Accounting Reliability

Accounting reliability refers to whether financial information can be verified and used consistently by investors and creditors with the same results. Basically, reliability refers to the trustworthiness of the financial statements. Can the end users trust what is on the financial statements?

If decision makers cannot trust what is on the financial statements, financial reporting in general is useless. That is why the FASB is so concerned with the reliability of financial statement information.


Examples

The FASB described three attributes that all reliable financial information has: verifiability, representational faithfulness, and neutrality.

Verifiability

Financial information is verifiable when multiple, independent measures are used to come up with the same result. In other words, auditors and other third parties can measure and evaluate the company’s financial statement accounts and end up with the same result. If the auditors can’t verify financial information, the auditors can’t issue an unqualified opinion.

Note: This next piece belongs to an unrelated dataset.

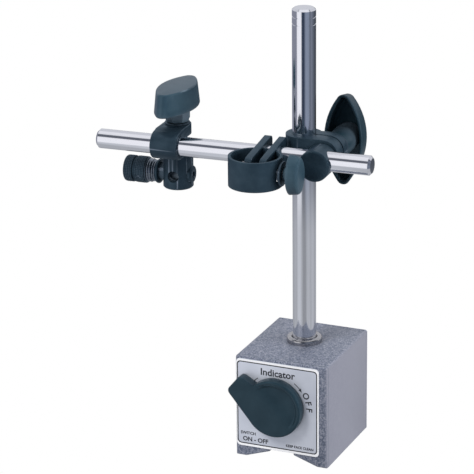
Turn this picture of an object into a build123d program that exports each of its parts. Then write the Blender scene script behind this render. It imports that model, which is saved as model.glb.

Representational Faithfulness

Representational faithfulness simply means that the financial statements represent reality or what actually happened during the year. For example, if a company reported cost of goods sold of $100,000 when its cost was actually $159,000, the financial statements wouldn’t accurately reflect reality or what actually happened. In reality, this company incurred $159,000 of costs and must show that on their financial statements.

Neutrality

Finally, in order for financial statements to be reliability, they must be neutral. By definition, financial statements that are prepared by company management are somewhat biased because the management want to see the company improve. This means they are more likely to report increased performance and neglect to report unfavorable events. Neutrality requires that management prepare completely unbiased financial statements.

For example, a company with information about a probable lawsuit must report it on their financial statement notes. Withholding this information would make the financial statements unreliable to outside investors and creditors.